O Tratado de Aliança Anglo-Japonês foi assinado em Londres, no dia 30 de janeiro de 1902. O Tratado continha seis artigos [Texto do Tratado, em língua inglesa e japonesa, em https://www.jacar.go.jp/nichiro/uk-japan.htm]. No seu preâmbulo pode-se ler que ambas as Potências estavam «especialmente interessadas em manter a independência e a integridade territorial do Império da China e do Império da Coreia, e em garantir naqueles países oportunidades iguais para o comércio e indústria de todas as nações».
No artigo 1, o Reino Unido e o Japão declaram não ter «tendências agressivas» em qualquer daqueles dois impérios e que os interesses britânicos se localizavam principalmente na China enquanto o Japão, que também aí detinha interesses, estava especialmente interessado, em questões políticas, comerciais e industriais, na Coreia. Ambas as Potências admitiam apoiar-se mutuamente, na China ou na Coreia, se fosse necessário intervir para salvaguardar os respetivos interesses, para a proteção das vidas e propriedades dos seus súbditos, no caso de uma ação agressiva de outra Potência ou por distúrbios que ocorram naqueles territórios. O Artigo 2 partindo das situações descritas no artigo anterior – intervenção na China ou na Coreia – levantava a hipóteses de uma das partes se envolver numa guerra com uma terceira Potência e prescrevia que, neste caso, «a outra Alta Parte Contratante manterá uma estrita neutralidade e desenvolverá os seus esforços para impedir que outras Potências de intervirem nas hostilidades contra o seu aliado.» No caso da intervenção de uma terceira Potência, ambos os aliados agiriam em conjunto, a conduta da guerra será feita em comum assim como qualquer acordo de paz (Artigo 3). Os artigos 4 e 5 obrigam ambas as Potências a manterem o contacto e a agirem em comum. O Artigo 6 determinava que o Tratado entraria em vigor assim que assinado e que teria a duração de cinco anos e seria renovável por iguais períodos.

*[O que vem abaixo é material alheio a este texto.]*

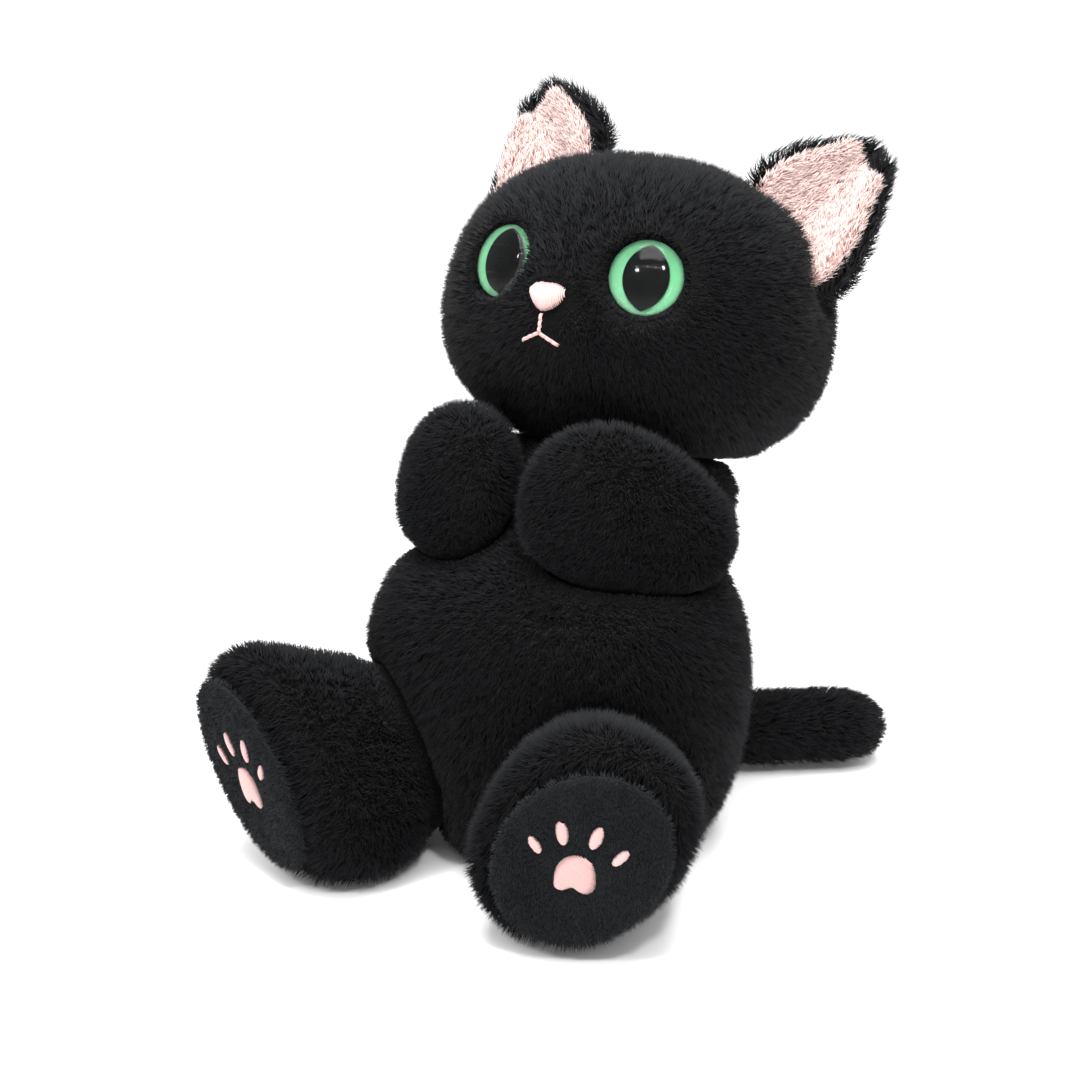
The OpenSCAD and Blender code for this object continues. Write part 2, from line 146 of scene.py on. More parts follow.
def pile_material(name, root, tip, roughness=0.75, sheen=0.0, spread=0.35):
    """Fibre colour along each strand (UV y) and from strand to strand (UV x)."""
    mat, nt, bsdf = new_material(name)
    uv = node(nt, "ShaderNodeUVMap", uv_map="OFBake")
    split = node(nt, "ShaderNodeSeparateXYZ")
    link(nt, uv.outputs["UV"], split.inputs[0])
    along = ramp(nt, [(0.0, root), (0.55, scaled(tip, 0.55)), (1.0, tip)])
    link(nt, split.outputs["Y"], along.inputs[0])
    shade = node(nt, "ShaderNodeTexNoise", Scale=900.0, Detail=0.0)
    vary = node(nt, "ShaderNodeMapRange", **{"From Min": 0.3, "From Max": 0.7,
                                            "To Min": 1 - spread, "To Max": 1 + spread})
    flat = node(nt, "ShaderNodeCombineXYZ")
    link(nt, split.outputs["X"], flat.inputs["X"])
    link(nt, flat.outputs[0], shade.inputs["Vector"])
    link(nt, shade.outputs["Fac"], vary.inputs["Value"])
    mix = node(nt, "ShaderNodeVectorMath", operation="SCALE")
    link(nt, along.outputs["Color"], mix.inputs[0])
    link(nt, vary.outputs["Result"], mix.inputs["Scale"])
    link(nt, mix.outputs[0], bsdf.inputs["Base Color"])
    bsdf.inputs["Roughness"].default_value = roughness
    bsdf.inputs["Specular IOR Level"].default_value = 0.1
    bsdf.inputs["Sheen Weight"].default_value = sheen
    bsdf.inputs["Sheen Roughness"].default_value = 0.5
    return mat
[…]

Esta aliança passou ao conhecimento público a 12 de fevereiro de 1902. Cerca de um mês mais tarde, a 16 de março, a França e a Rússia – aliadas desde 1894 – tornaram pública uma declaração conjunta aprovando os princípios da Aliança Anglo-Japonesa, mas reservando o direito de defenderem os seus interesses. Nos termos do Artigo 2 daquela aliança e no caso de um conflito entre a Rússia e o Japão, se a França decidisse agir em apoio da sua aliada, a Rússia, o Reino Unido ver-se-ia obrigado a abandonar a situação de neutralidade e a agir contra a França. Esta perspetiva foi suficiente para manter a França longe do conflito entre o Japão e a Rússia em 1904-1905. Por outro lado, a não intervenção da França ou de outra Potência manteve o Reino Unido numa situação de neutralidade relativamente àquele conflito.